Tout en même temps, Maistre voulait que les Frères de ce grade s’occupassent de « l’instruction des gouvernements. » Et déjà le futur apologiste de « l’instinct royal » et de la bonne volonté des souverains expliquait à Brunswick :


Nul prince ne veut le mal, et s’il l’ordonne, il est trompé. En détestant les agents secondaires de l’injustice, on se contente presque toujours de plaindre la cause première.


Il apparaissait à Maistre que les maçons du second grade pourraient exercer je ne sais quelle influence pédagogique pour que cette souveraineté politique, qui naturellement tend vers le bien, s’y acheminât. Mais il pressentait un péril, et pour y couper court, il écrivait sommairement : « Cabaler n’est pas faire le bien ; jamais la Société n’accordera sa protection à l’ambition d’un Frère. » Maistre se refusait à concevoir une loge comme un essai de République des camarades.
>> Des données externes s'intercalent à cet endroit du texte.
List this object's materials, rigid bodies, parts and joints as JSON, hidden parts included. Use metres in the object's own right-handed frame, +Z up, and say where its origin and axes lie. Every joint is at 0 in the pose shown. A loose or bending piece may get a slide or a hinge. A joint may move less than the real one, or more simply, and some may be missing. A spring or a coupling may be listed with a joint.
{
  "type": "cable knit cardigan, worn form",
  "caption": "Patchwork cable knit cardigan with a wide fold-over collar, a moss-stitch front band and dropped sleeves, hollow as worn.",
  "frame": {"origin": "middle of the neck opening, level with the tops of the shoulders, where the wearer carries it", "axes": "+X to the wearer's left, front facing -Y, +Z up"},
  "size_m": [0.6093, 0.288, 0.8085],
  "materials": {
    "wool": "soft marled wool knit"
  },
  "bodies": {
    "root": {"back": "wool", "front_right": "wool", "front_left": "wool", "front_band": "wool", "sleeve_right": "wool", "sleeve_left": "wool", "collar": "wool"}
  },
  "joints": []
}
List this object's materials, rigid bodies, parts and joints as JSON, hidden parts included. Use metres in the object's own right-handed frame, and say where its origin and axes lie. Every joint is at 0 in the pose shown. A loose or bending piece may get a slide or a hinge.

Il augurait que la plupart des Frères que leurs lumières et leurs talents auraient rendus propres au second grade, passeraient infailliblement au troisième, parce que « tout homme entraîné vers les croyances chrétiennes sera nécessairement ravi de trouver la solution de plusieurs difficultés pénibles dans les connaissances que nous possédons. » Or, cette solution, c’est au maçon du troisième grade qu’elle était promise. La révélation de la révélation, le christianisme transcendant, tel était le but de ce grade. Et Maistre voulait que, parvenus à ces altitudes, les maçons demandassent à l’antiquité des deux Testaments comment elle entendait les allégories sacrées. Saint Anastase le Sinaïte et Moïse Bar Cepha, Josèphe et Maïmonide, étaient cités à Brunswick comme d’incontestables témoins de cet antique allégorisme, pour lequel « tenaient, » d’après Maistre, « tous les premiers chrétiens, » et que d’ailleurs, ajoutait-il, ils « poussaient trop loin. » [1] Il lui semblait que dans un renouveau de

  1. Ces lignes de Maistre sur l’allégorisme marquent un sens très exact des nuances. Comment les indications mêmes du Nouveau Testament sur les allégories de l’Ancien devaient induire les premiers chrétiens, sans préjudice pour le sens littéral et historique, à la recherche des sens allégoriques, et comment l’Ecole d’Alexandrie poussa trop loin cette recherche, c’est de quoi l’on peut se rendre compte dans l’article de M. Mangenot sur les allégories bibliques (Dictionnaire de théologie catholique, t. I, p. 833-836).